Some options for debugging proxies are:
Name | Windows | Mac | Linux |
---|---|---|---|
Wireshark | ✅ | ✅ | ✅ |
Fiddler | ✅ | ||
Charles | ✅ | ||
Burp Suite | ✅ | ✅ | ✅ |
HTTP Toolkit | ✅ | ✅ | ✅ |
Personally, I tend to use Fiddler on Windows most of the time, but on a Mac I’ll use Charles. Wireshark can do everything, but with that comes a huge amount of complexity that I find is overkill for HTTP debugging. Particularly when it comes to debugging TLS encrypted sessions.
Choose whichever one you want and fire it up. Now, all you need to do is set a couple of environment variables and you’ll be debugging your requests in no time.
Sending Requests
To tell the libraries to use the proxy rather than send the requests directly to the desired server, you need to set some environment variables. These are http_proxy
, HTTP_PROXY
, https_proxy
, and HTTPS_PROXY
.
Every tool will use its own port for the proxy, but it’s usually 8888, 8080, or 8000 by default.
If we use Fiddler, which is on port 8888, as an example you’d set these environment variables as follows:
http_proxy=http://127.0.0.1:8888
HTTP_PROXY=http://127.0.0.1:8888
https_proxy=http://127.0.0.1:8888
HTTPS_PROXY=http://127.0.0.1:8888
Note, you can also do this in your Python code:
proxy = 'http://127.0.0.1:8888'
os.environ['http_proxy'] = proxy
os.environ['HTTP_PROXY'] = proxy
os.environ['https_proxy'] = proxy
os.environ['HTTPS_PROXY'] = proxy
Now, open up Python and make a request:
import requests
response = requests.get("http://example.com")
print(response.text)
You’ll get a lovely stream of HTML coming back. If you look in your tool (again using Fiddler as an example), you can see the following:
And if we look at the inspectors, we can see the request sent at the top, and the response recieved at the bottom:
There’s a problem though. Try again with this code:
import requests
response = requests.get("https://example.com") # Note the 'https'
print(response.text)
This time you’ll get an SSL error. Since the proxy is in the middle, it’s trying to decode the request you send (you may have to turn this feature on in your proxy) so it can display it, before then forwarding on to example.com
. However, the library has correctly realised that your connection is not secure any longer and throws an exception.
Root Certificates
These tools generate their own root certificates and use those when forwarding the requests. If our tools are told about these certificates, and that they can be trusted, then we can make TLS encrypted requests and the proxy will be able to debug and display them.

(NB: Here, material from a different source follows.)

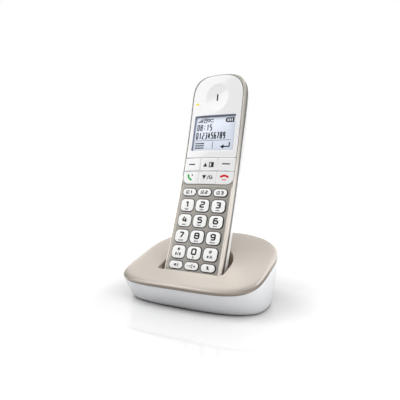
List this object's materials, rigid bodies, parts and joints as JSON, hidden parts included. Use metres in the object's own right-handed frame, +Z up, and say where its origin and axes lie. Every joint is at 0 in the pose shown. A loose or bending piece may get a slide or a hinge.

To do this, we first need to export the certificate from our tool. With Fiddler, you can get it from a link by visiting http://127.0.0.1:8888
. For Burp Suite, you open the tool, visit the “Proxy” tab, and select “Import / export CA certificate”. Other tools have similar mechanisms.
Now, we need to convert this certificate into the PEM
format. Depending on the tool, how it exported it, and the OS you are on, the instructions here will vary. Generally searching for “Convert [ext] into PEM on [OS]” will get you what you need.

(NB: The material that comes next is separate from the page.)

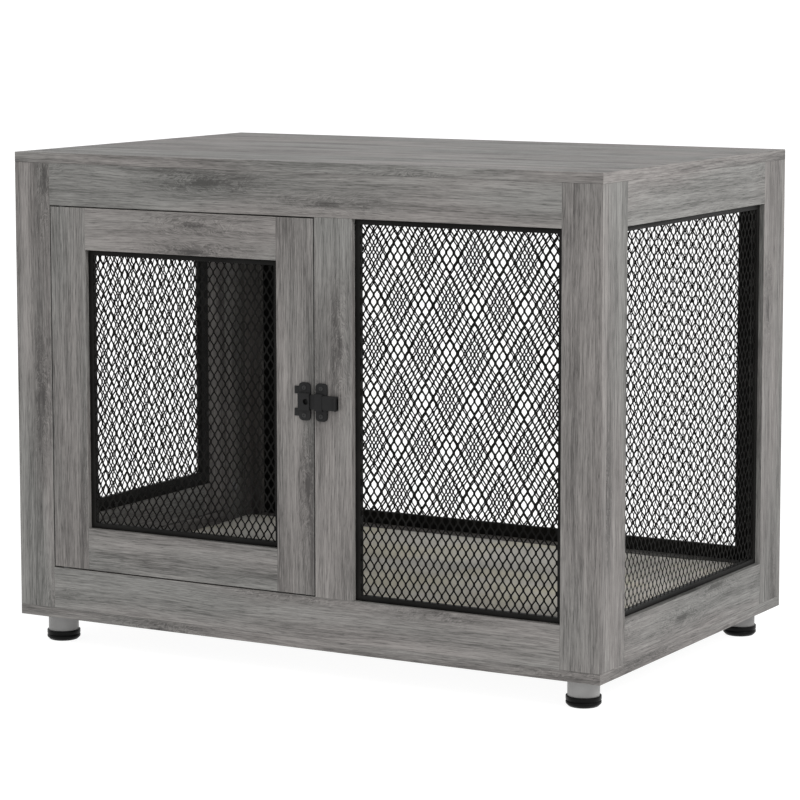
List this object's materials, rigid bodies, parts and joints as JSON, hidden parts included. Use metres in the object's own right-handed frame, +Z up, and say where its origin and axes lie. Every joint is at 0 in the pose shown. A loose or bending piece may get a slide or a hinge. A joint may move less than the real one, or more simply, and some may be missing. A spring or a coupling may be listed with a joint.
{
  "type": "pet crate",
  "caption": "Furniture style pet crate: wood look case with steel mesh panels, a hinged front door and a hinged side door with slide bolts, round levelling feet and a floor pad.",
  "frame": {"origin": "on the floor, under the middle of the case's base, midway between the feet", "axes": "+Z up; -Y is the front, with the front door on the left and the fixed window on the right; +X to the right seen from the front; the side door is in the left wall, -X"},
  "size_m": [0.975, 0.624, 0.733],
  "materials": {
    "oak_laminate": "matte",
    "black_steel": "satin",
    "latch_black": "satin",
    "black_screw": "satin",
    "zinc": "satin",
    "nylon": "matte",
    "foot_metal": "satin",
    "glide_plastic": "matte",
    "beech": "matte",
    "pad_cloth": "matte"
  },
  "bodies": {
    "case": {"top_board": "oak_laminate", "base_board": "oak_laminate", "front_left_post": "oak_laminate", "front_right_post": "oak_laminate", "front_top_rail": "oak_laminate", "front_bottom_rail": "oak_laminate", "front_centre_stile": "oak_laminate", "right_front_stile": "oak_laminate", "right_rear_stile": "oak_laminate", "right_top_rail": "oak_laminate", "right_bottom_rail": "oak_laminate", "left_front_stile": "oak_laminate", "left_rear_stile": "oak_laminate", "left_top_rail": "oak_laminate", "left_bottom_rail": "oak_laminate", "back_left_post": "oak_laminate", "back_right_post": "oak_laminate", "back_top_rail": "oak_laminate", "back_bottom_rail": "oak_laminate", "front_window_frame": "black_steel", "front_window_mesh": "black_steel", "right_window_frame": "black_steel", "right_window_mesh": "black_steel", "back_window_frame": "black_steel", "back_window_mesh": "black_steel", "hinge_bushes": "nylon", "bolt_guides": "latch_black", "case_screws": "black_screw", "foot_tubes": "foot_metal", "foot_screws": "zinc", "case_dowels": "beech", "cam_discs": "zinc", "cam_bolts": "zinc", "floor_pad": "pad_cloth"},
    "front_door": {"front_door_hinge_stile": "oak_laminate", "front_door_latch_stile": "oak_laminate", "front_door_top_rail": "oak_laminate", "front_door_bottom_rail": "oak_laminate", "front_door_mesh_frame": "black_steel", "front_door_mesh": "black_steel", "front_hinge_pins": "zinc", "front_bolt_keeper": "latch_black", "front_door_screws": "black_screw", "front_door_dowels": "beech"},
    "side_door": {"side_door_hinge_stile": "oak_laminate", "side_door_latch_stile": "oak_laminate", "side_door_top_rail": "oak_laminate", "side_door_bottom_rail": "oak_laminate", "side_door_mesh_frame": "black_steel", "side_door_mesh": "black_steel", "side_hinge_pins": "zinc", "side_bolt_keeper": "latch_black", "side_door_screws": "black_screw", "side_door_dowels": "beech"},
    "front_bolt": {"front_slide_bolt": "latch_black"},
    "side_bolt": {"side_slide_bolt": "latch_black"},
    "front_left_glide_body": {"front_left_glide": "glide_plastic"},
    "front_right_glide_body": {"front_right_glide": "glide_plastic"},
    "rear_left_glide_body": {"rear_left_glide": "glide_plastic"},
    "rear_right_glide_body": {"rear_right_glide": "glide_plastic"}
  },
  "joints": [
    {"name": "front_door_hinge", "type": "hinge", "parent": "case", "child": "front_door", "pos_m": [-0.401, -0.2995, 0.387], "axis": [0, 0, -1], "range_deg": [0, 120]},
    {"name": "side_door_hinge", "type": "hinge", "parent": "case", "child": "side_door", "pos_m": [-0.475, 0.212, 0.387], "axis": [0, 0, -1], "range_deg": [0, 120]},
    {"name": "front_bolt_slide", "type": "slide", "parent": "case", "child": "front_bolt", "axis": [1, 0, 0], "range_m": [0, 0.02]},
    {"name": "side_bolt_slide", "type": "slide", "parent": "case", "child": "side_bolt", "axis": [0, -1, 0], "range_m": [0, 0.02]},
    {"name": "front_left_glide_screw", "type": "slide", "parent": "case", "child": "front_left_glide_body", "axis": [0, 0, -1], "range_m": [0, 0.012]},
    {"name": "front_right_glide_screw", "type": "slide", "parent": "case", "child": "front_right_glide_body", "axis": [0, 0, -1], "range_m": [0, 0.012]},
    {"name": "rear_left_glide_screw", "type": "slide", "parent": "case", "child": "rear_left_glide_body", "axis": [0, 0, -1], "range_m": [0, 0.012]},
    {"name": "rear_right_glide_screw", "type": "slide", "parent": "case", "child": "rear_right_glide_body", "axis": [0, 0, -1], "range_m": [0, 0.012]}
  ]
}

Once you have your root certificate as a PEM file, you just need to tell the various tools about it with yet another environment variable. requests
uses one called REQUESTS_CA_BUNDLE
. httplib2
uses HTTPLIB2_CA_CERTS
. But both just expect a path to the file. e.g.
HTTPLIB2_CA_CERTS="/path/to/cert.pem"
REQUESTS_CA_BUNDLE="/path/to/cert.pem"
Again, this can be done in Python code.
Making a TLS request
Now if we try the code from before:
import requests
response = requests.get("https://example.com")
print(response.text)
You will see the HTML in your console, and the request will appear in your debugger.
Other Features
Viewing HTTP(S) requests and responses is just one small part of what these tools can do. They can be configured to automatically drop certain requests, respond with pre-canned information to others, and even run scripts to process and respond. I’ve even written about Fiddler response rules before. Each tool has different features and capabilities, but when you’ve picked one, it’s well worth knowing what they can do. And obviously, this isn’t limited to Python. Other tools, languages and libraries will be able to be debugged this way. Sometimes you’ll get lucky and they’ll respect the system settings. Other times you’ll need to do what you did here with the environment variables.